Relations between Salvini and Conte, a law professor with no party affiliation, have grown fraught and the two men exchanged insults in a rowdy session of the usually sedate Senate.

“Prime Minister Conte, I do not envy you,” Salvini said. “You got your position through betrayal. I couldn’t sit there even for 15 minutes. I don’t have power, but I have my dignity and the affection of the Italian people.”

Conte said that by attempting to “unilaterally and arbitrarily” bring about early elections Salvini had acted with “arrogance and little knowledge of constitutional law.”

He added that the League leader was trying to find a scapegoat for his failed effort to rush to the polls.

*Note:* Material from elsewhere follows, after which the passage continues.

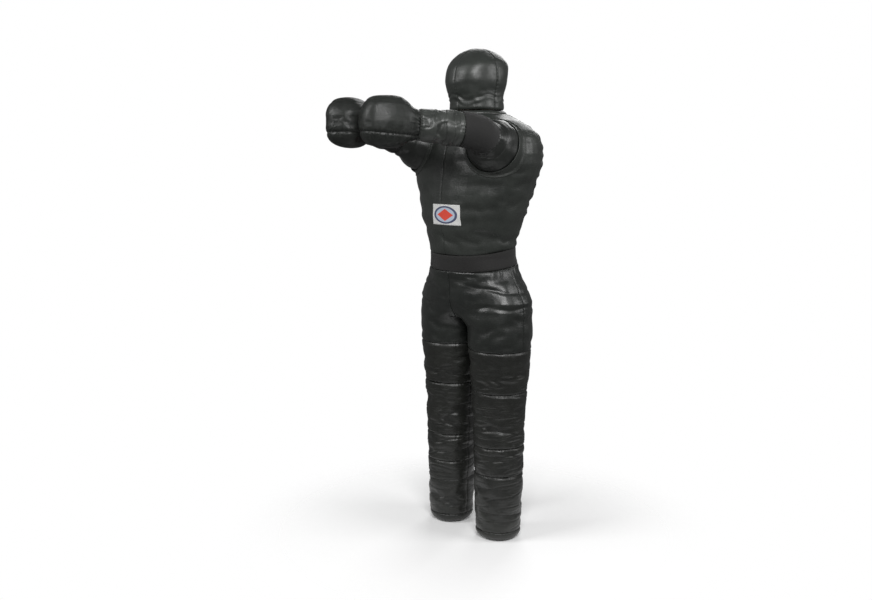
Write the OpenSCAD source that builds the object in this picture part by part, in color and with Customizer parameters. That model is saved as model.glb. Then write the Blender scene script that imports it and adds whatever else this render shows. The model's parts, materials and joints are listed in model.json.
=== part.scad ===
// Stuffed leather grappling dummy, standing with both arms held out in a hug.
// It faces -Y, its left hand is on +X, and its soles stand on Z = 0.

/* [Height] */
// Floor to crotch
leg_len = 808; // [670:1:970]
// Crotch to the middle of the waist band
hip_h = 229; // [190:1:280]
// Middle of the waist band to the neck seam
torso_h = 519; // [430:1:625]
// Neck seam to crown
head_h = 215; // [178:1:260]

/* [Trunk] */
// Width across the shoulders
shoulder_w = 540; // [450:1:650]
// Width across the ribs
rib_w = 400; // [330:1:480]
// Width of the waist
waist_w = 326; // [270:1:400]
// Width across the hips
hip_w = 484; // [404:1:560]
// Depth of the chest in front of the standing axis
chest_front = 175; // [145:1:210]
// Depth of the upper back behind the standing axis
chest_back = 174; // [145:1:208]
// Depth of the waist in front of the standing axis
waist_front = 155; // [128:1:186]
// Depth of the waist behind the standing axis
waist_back = 112; // [94:1:134]
// Depth of the hips to the front and to the back
hip_depth = 134; // [112:1:160]
// Height of the fabric waist band
waist_band_h = 60; // [40:1:75]
// Forward slope of the waist band, in degrees
waist_slope = 7; // [0:1:10]

/* [Head] */
// Width of the head
head_w = 208; // [170:1:250]
// Depth of the face in front of the standing axis
face_front = 116; // [96:1:140]
// Depth of the head behind the standing axis
head_back_d = 112; // [93:1:135]
// Radius of the neck
neck_r = 95; // [78:1:112]
// Height of the sewn neck band
neck_band_h = 12; // [6:1:20]

/* [Arms] */
// Radius of the armhole, inside its band
armhole_r = 94; // [78:1:100]
// Shoulder joint to elbow
upper_arm_len = 194; // [170:1:235]
// Elbow to wrist seam
forearm_len = 204; // [170:1:245]
// Length of the glove
glove_len = 186; // [155:1:224]
// Radius of the arm at the elbow
elbow_r = 58; // [48:1:64]
// Radius of the arm at the wrist
wrist_r = 51; // [42:1:60]
// Height of the glove
glove_h = 166; // [138:1:198]
// Width of the glove
glove_w = 138; // [114:1:160]
// Half length of the elbow band, along the arm
elbow_half = 56; // [50:1:68]
// Distance of each glove's middle from the middle of the body
glove_out = 89.9; // [75:0.1:120]

/* [Legs] */
// Distance between the axes of the two legs
leg_gap = 250; // [240:1:300]
// Radius of the thigh
thigh_r = 117; // [98:1:119]
// Radius of the knee
knee_r = 96; // [80:1:112]
// Radius of the ankle
ankle_r = 87; // [73:1:102]
// Radius of the flat part of the sole
sole_r = 52; // [40:1:60]
// Height of the sole cap
sole_cap_h = 36; // [26:1:44]
// Floor to the knee joint
knee_z = 455; // [370:1:520]
// Half length of the soft knee sleeve
knee_half = 100; // [98:1:120]
// Floor to the seam between the two thigh covers
thigh_seam_z = 710; // [620:1:740]
// Floor to the seam between shin and ankle covers
shin_seam_z = 250; // [200:1:290]

/* [Skin and stuffing] */
// Thickness of the leather
skin_t = 3; // [2:0.5:5]
// Thickness of the fabric bands
band_t = 2; // [1:0.5:3]
// Gap between leather and stuffing
fill_gap = 0.5; // [0.3:0.1:1]
// Gap between two leather panels at a seam
seam_gap = 0.4; // [0.2:0.1:1]
// Gap round a stuffing ball in its pocket
joint_gap = 3; // [2:0.5:5]

/* [Label] */
// Width of the sewn label
label_w = 126; // [90:1:150]
// Height of the sewn label
label_h = 72; // [50:1:86]

/* [Hidden] */

leather = [0.13, 0.14, 0.13];
fabric = [0.09, 0.08, 0.08];
fleece = [0.62, 0.60, 0.56];
label_white = [0.90, 0.90, 0.88];

// Heights of the hip joints over the crotch and of the neck joint over its seam
hip_joint_up = 83;
neck_joint_up = 12;

// Heights of the seams and joints
crotch_z = leg_len;
waist_z = crotch_z + hip_h;
neck_z = waist_z + torso_h;
crown_z = neck_z + head_h;
hip_joint_z = crotch_z + hip_joint_up;
neck_joint_z = neck_z + neck_joint_up;

// How far each joint bends, in degrees, which sets the cuts in the stuffing
hip_forward = 80;
hip_back = 20;
waist_forward = 50;
waist_back_bend = 16;
neck_bend = 26;
knee_bend = 88;

far = 900;
skin_in = skin_t + fill_gap;
round_n = 2.3;
box_n = 2.7;
trunk_sides = 44;
head_sides = 32;
glove_sides = 28;
fine = 96;

// Key sections of the trunk: height, half width, depth to the front, depth to the back
trunk_keys = [
    [crotch_z, hip_w / 2 - 2, hip_depth - 14, hip_depth - 8],
    [crotch_z + 0.33 * hip_h, hip_w / 2, hip_depth, hip_depth],
    [crotch_z + 0.67 * hip_h, hip_w / 2 - 46, hip_depth + 4, hip_depth - 10],
    [waist_z, waist_w / 2, waist_front, waist_back],
    [waist_z + 0.12 * torso_h, waist_w / 2 + 6, waist_front + 8, waist_back],
    [waist_z + 0.28 * torso_h, rib_w / 2, chest_front + 4, chest_back - 44],
    [waist_z + 0.48 * torso_h, rib_w / 2 + 34, chest_front, chest_back - 10],
    [waist_z + 0.64 * torso_h, shoulder_w / 2 - 6, chest_front - 12, chest_back],
    [waist_z + 0.77 * torso_h, shoulder_w / 2 - 2, chest_front - 26, chest_back - 8],
    [waist_z + 0.86 * torso_h, shoulder_w / 2 - 34, chest_front - 48, chest_back - 24],
    [waist_z + 0.93 * torso_h, shoulder_w / 2 - 98, chest_front - 66, chest_back - 52],
    [neck_z - neck_band_h, neck_r + 14, neck_r + 6, neck_r + 4],
    [neck_z, neck_r + 3, neck_r + 1, neck_r]
];

// Key sections of the head, from the neck seam to just under the crown
head_keys = [
    [neck_z, neck_r, neck_r, neck_r],
    [neck_z + 0.22 * head_h, neck_r - 2, neck_r + 3, neck_r - 5],
    [neck_z + 0.45 * head_h, head_w / 2, face_front, head_back_d - 10],
    [neck_z + 0.70 * head_h, head_w / 2 - 2, face_front - 14, head_back_d],
    [neck_z + 0.86 * head_h, head_w / 2 - 22, face_front - 42, head_back_d - 15],
    [neck_z + 0.96 * head_h, head_w / 2 - 54, face_front - 74, head_back_d - 52],
    [crown_z, 16, 14, 16]
];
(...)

“To try to blame others for the ones’ own errors might be a way to try to safeguard the leadership of one’s party,” he said, his comments repeatedly interrupted by yelling and chanting from the League benches.

HEADING TO BRUSSELS

While the League was fuming, credit rating agency Moody’s on Tuesday welcomed the arrival of the new coalition, saying it should provide some political stability and allow Rome to submit its 2020 budget on schedule.

Conte has used the back-to-back debates in the two houses of parliament to lay out a wide-ranging policy program, promising expansionary measures to boost the stagnant economy and pledging to bring in tax cuts for households, rather than companies.

He also said his government, Italy’s 67th since World War Two, would forge ahead with legislation to cut the number of parliamentarians and introduce a new electoral law – a fourth stab at rewriting voting rules since 2005.

Conte has stressed that he wants to reset Rome’s often fraught relations with the European Union, saying his government would work with Brussels to revise the bloc’s budget rules, banking norms and immigration laws.

Freed from the constraints of his previous ties to the eurosceptic League, Conte will fly to Brussels on Wednesday for the first foreign visit of his new premiership.

In a stamp of approval for the new Rome government, former PD prime minister Paolo Gentiloni was named on Tuesday as the EU’s next economy commissioner with responsibility for overseeing the EU’s all-important Stability and Growth Pact.

It would have been unthinkable for Italy to have received such a sensitive role had the League still been in office and his appointment guarantees that Conte will have a sympathetic ear if the government needs budget concessions from Brussels.